In Ancient Rome, foccacia, was a flat bread baked in the ashes of the fireplace. The word is derived from the Latin word meaning “centre” and also “fireplace” – the fireplace being in the centre of the house. As the tradition spread, the diverse regions and the different local ingredients resulted in a large variety of breads. The basic recipe is thought by some to have originated with the Etruscans or ancient Greeks, but today it is widely associated with Ligurian cuisine, a coastal region of north-western Italy. In America, it is referred to as focaccia bread.
Here is a recipe I have adapted from King Arthur.
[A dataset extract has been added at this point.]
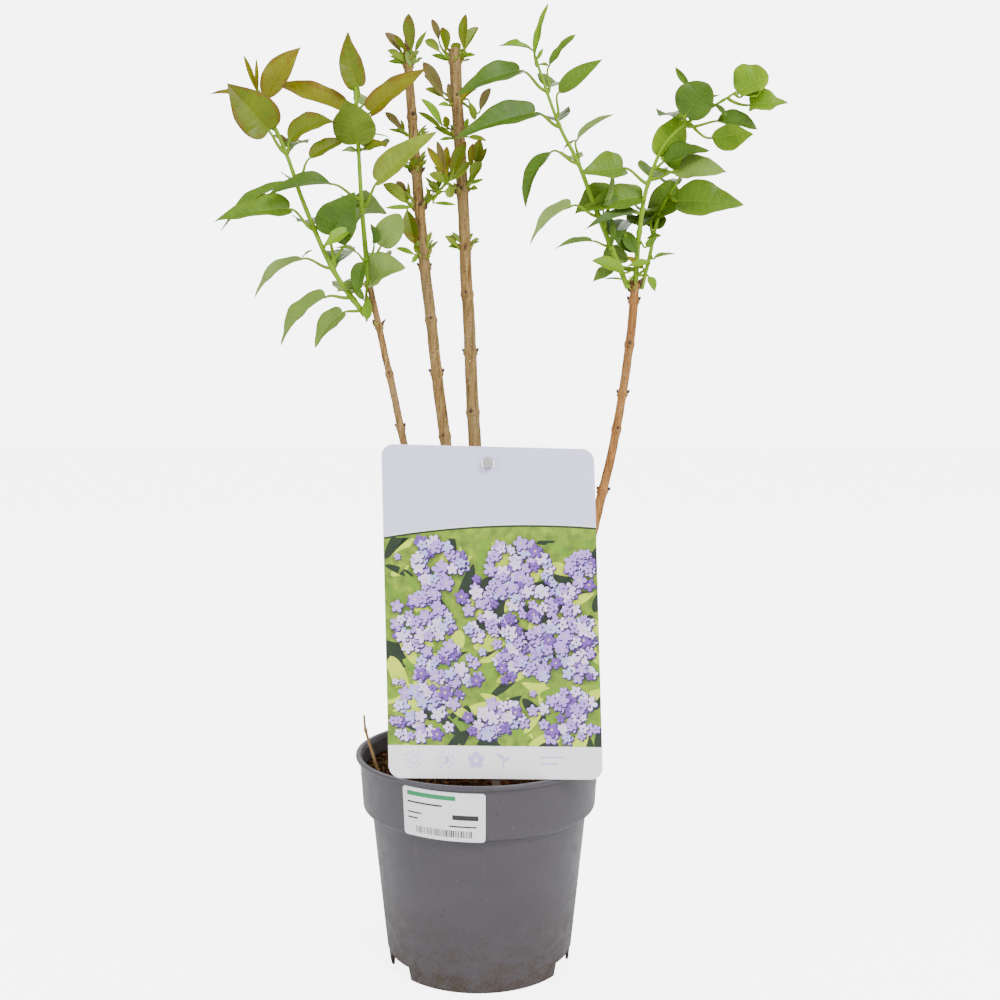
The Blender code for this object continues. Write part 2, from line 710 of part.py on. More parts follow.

This bread is just about the easiest home-baked bread recipe that I have found because it can be made without kneading and is ready in under 2 hours.
- 1 1/2 cups warm water
- 3 tablespoons olive oil (plus 2 tablespoons for drizzling)
- 1 1/4 teaspoons salt
- 2 1/2 cups King Arthur Unbleached Bread Flour
- 1 cup King Arthur White Whole Wheat Flour
- 1 tablespoon instant yeast
- Italian seasoning or other herbs of choice
- Grated parmesan cheese
Drizzle the bottom of a 9″x 13″ pan with 1 tablespoons olive oil.
Combine all of the ingredients and beat at high-speed with an electric mixer for 60 seconds.
Scoop the sticky batter into the prepared pan. If you spray a spatula (or your fingers) with cooking spray, the dough will be easier to smooth out.
Cover the pan with plastic wrap, and let it rise at room temperature for 60 minutes.
While the dough is rising, preheat the oven to 375°F.
Gently poke the dough all over with your index finger. Drizzle it lightly 1 tablespoon olive oil, and sprinkle with Italian seasoning and grated parmesan cheese.
Bake the bread until it is golden brown, 35 to 40 minutes. Remove it from the oven, wait 5 minutes, then turn it out of the pan onto a rack. Serve warm or at room temperature.